O novo UMM Alter também marcou presença no Dakar – dois carros com novos motores a gasolina e um com o Diesel 2.5 -, mas sem o sucesso das edições anteriores. Nenhum dos 3 carros chegou ao fim da prova.
Entretanto, as versões “civis” conheceram êxito além-fronteiras, nomeadamente em França, aquele que passou a ser um dos principais mercados de exportação com o Alter.
O UMM Alter II implementou melhorias – nomeadamente uma nova caixa de velocidades, suspensão e caixa de transferências – e brilhou sob os holofotes do Salão de Paris, em 1986. A UMM apresentava o Alter Turbo, com intercooler, 110 cavalos de potência, caixa de 5 velocidades, direção assistida e discos de travão ventilados.

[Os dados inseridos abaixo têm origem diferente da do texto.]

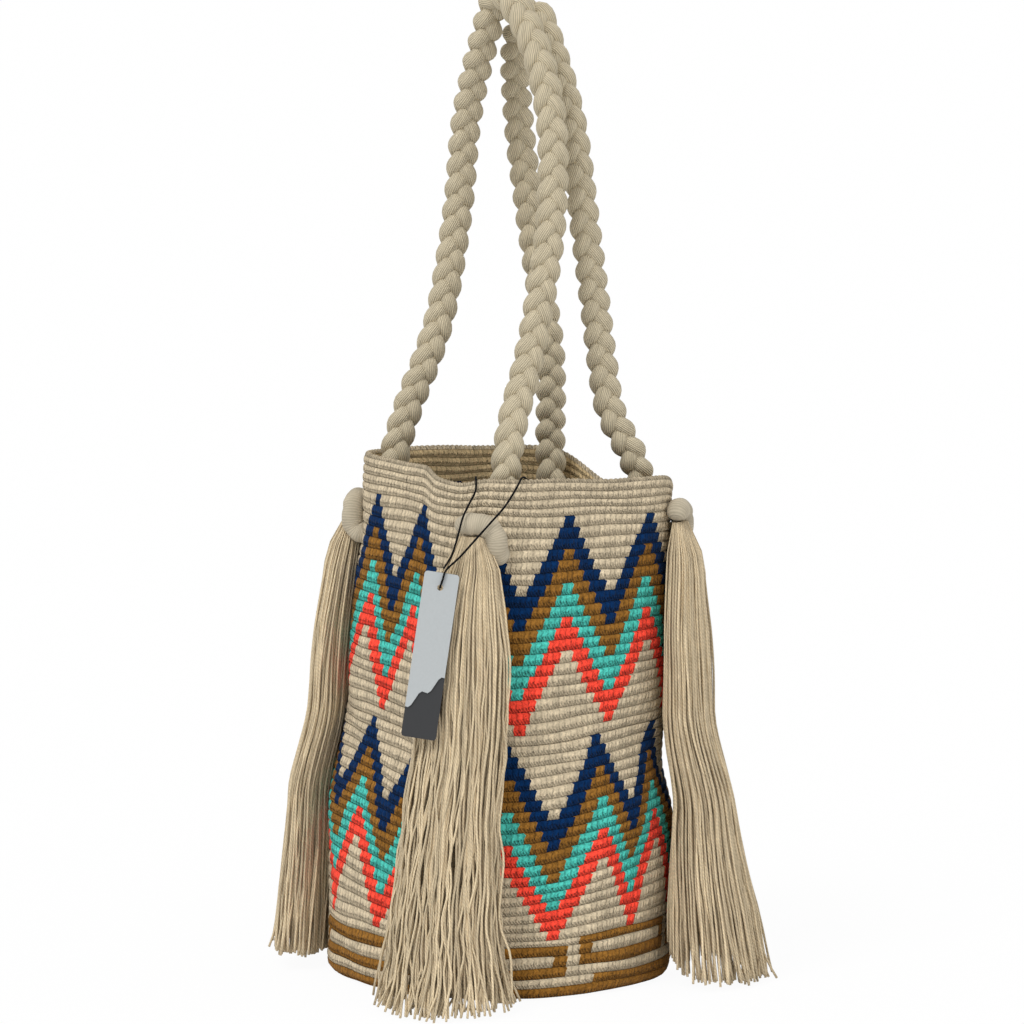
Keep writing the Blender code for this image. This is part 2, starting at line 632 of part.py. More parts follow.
mesh = body_mesh()
shade(mesh)
crochet_body = add_object("crochet_body", mesh, crochet_material(), tote)

roots = handle_roots()
profile = strand_profile()
handles = [
    ("front", handle_line(roots["left"], LEFT_LEG, FRONT_TOP, FRONT_LEG, roots["front"])),
    ("rear", handle_line(roots["rear"], REAR_LEG, REAR_TOP, RIGHT_LEG, roots["right"])),
]
for handle, line in handles:
    for letter, third in zip("abc", range(3)):
        phase = BRAID_START_PHASE + 2 * math.pi * third / 3
        add_strand(f"{handle}_handle_strand_{letter}", line, phase, profile, handle_yarn)

for name, angle, side, fan, floor_gap in CORNERS:
    cut_hole(crochet_body, name, angle, side)
    add_tube("knot_" + name, knot_points(angle, side), KNOT_TUBE_RADIUS, 2, handle_yarn)
    mesh = tassel_mesh("tassel_" + name, angle, side, fan, floor_gap)
    shade(mesh)
    add_object("tassel_" + name, mesh, tassel_yarn, tote)

add_card("tag_back_card", back_card_outline(), -CLEARANCE, make_material("black_card", CARD_BLACK, 0.5))
add_card("tag_front_card", front_card_outline(), TAG_THICKNESS, make_material("grey_card", CARD_GREY, 0.45))
add_tube("tag_string", string_route(), STRING_RADIUS, 2, make_material("black_string", STRING_BLACK, 0.6))
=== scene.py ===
"""Crocheted bucket tote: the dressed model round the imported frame, with its stage, light and camera."""
import math

import bpy
import numpy as np
from mathutils import Matrix, Vector


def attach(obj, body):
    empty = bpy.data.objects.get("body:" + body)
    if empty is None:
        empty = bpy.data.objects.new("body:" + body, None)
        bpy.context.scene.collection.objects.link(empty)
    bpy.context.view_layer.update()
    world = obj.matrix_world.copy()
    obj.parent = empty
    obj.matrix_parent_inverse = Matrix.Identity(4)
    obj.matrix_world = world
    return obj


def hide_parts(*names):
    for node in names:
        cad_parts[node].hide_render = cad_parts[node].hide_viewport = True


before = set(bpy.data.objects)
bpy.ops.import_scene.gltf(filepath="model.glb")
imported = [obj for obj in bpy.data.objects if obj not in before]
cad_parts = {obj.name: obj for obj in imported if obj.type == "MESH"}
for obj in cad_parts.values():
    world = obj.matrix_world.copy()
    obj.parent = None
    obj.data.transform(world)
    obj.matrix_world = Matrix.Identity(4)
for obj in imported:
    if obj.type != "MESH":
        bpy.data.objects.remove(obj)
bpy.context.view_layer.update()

# The wall's shape, course heights and places of the solids, as in the CAD source
STITCHES = 160
REPEAT = 16
FRET_HEIGHTS = [0.0072, 0.0050, 0.0056, 0.0063, 0.0060, 0.0041]
LOWER_HEIGHTS, PLAIN_HEIGHTS = [0.0059] * 19, [0.0058]
UPPER_HEIGHTS, TOP_HEIGHTS = [0.0064] * 19, [0.0047] * 4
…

Os jipes portugueses voltaram a destacar-se em 1988, então no âmbito das grandes viagens: 3 UMM Alter chegaram a Lisboa, terminando uma viagem de 18 mil km, entre Macau e a capital portuguesa.
“Morte no deserto português”
Nos anos seguintes, e até cerca de 1993, a UMM continuou com a produção, introduzindo alterações, melhorias nas carroçarias e algumas experiências com outros motores.
Surgiu mesmo o Troféu UMM, que levou à produção de uma versão adaptada à competição, com elementos como bacquets, roll-bar, dois depósitos de combustível e dois pneus, entre outros. A base mecânica era o motor 2.5 de 110 cavalos.
Na segunda metade dos anos 90, a aposta na UMM decresceu significativamente, apesar de a marca ter planos para dar continuidade ao projeto nacional e ter apresentado protótipos para substituir o Alter II.
Alguns autores e estudiosos do mundo UMM consideram que a decisão do Estado – ao importar veículos de outras marcas – não se justificava, uma vez que existia produção automóvel própria. Foi este um dos principais motivos do declínio da marca nacional.
Já nos anos 2000, com falta de apoios e os jipes concorrentes a conquistarem terreno, a UMM tentou resistir, mas as encomendas quase a regime de conta-gotas ditaram o fim dos jipes portugueses.
Hoje em dia, os UMM são tidos como carros de culto. Há uma enorme legião de fãs em Portugal que tratam de os manter em circulação, restaurar e voltar a dar glória à sigla da União Metalomecânica. São automóveis que cultivam a amizade, e que mantém o espírito vivo de um carro único, Made in Portugal.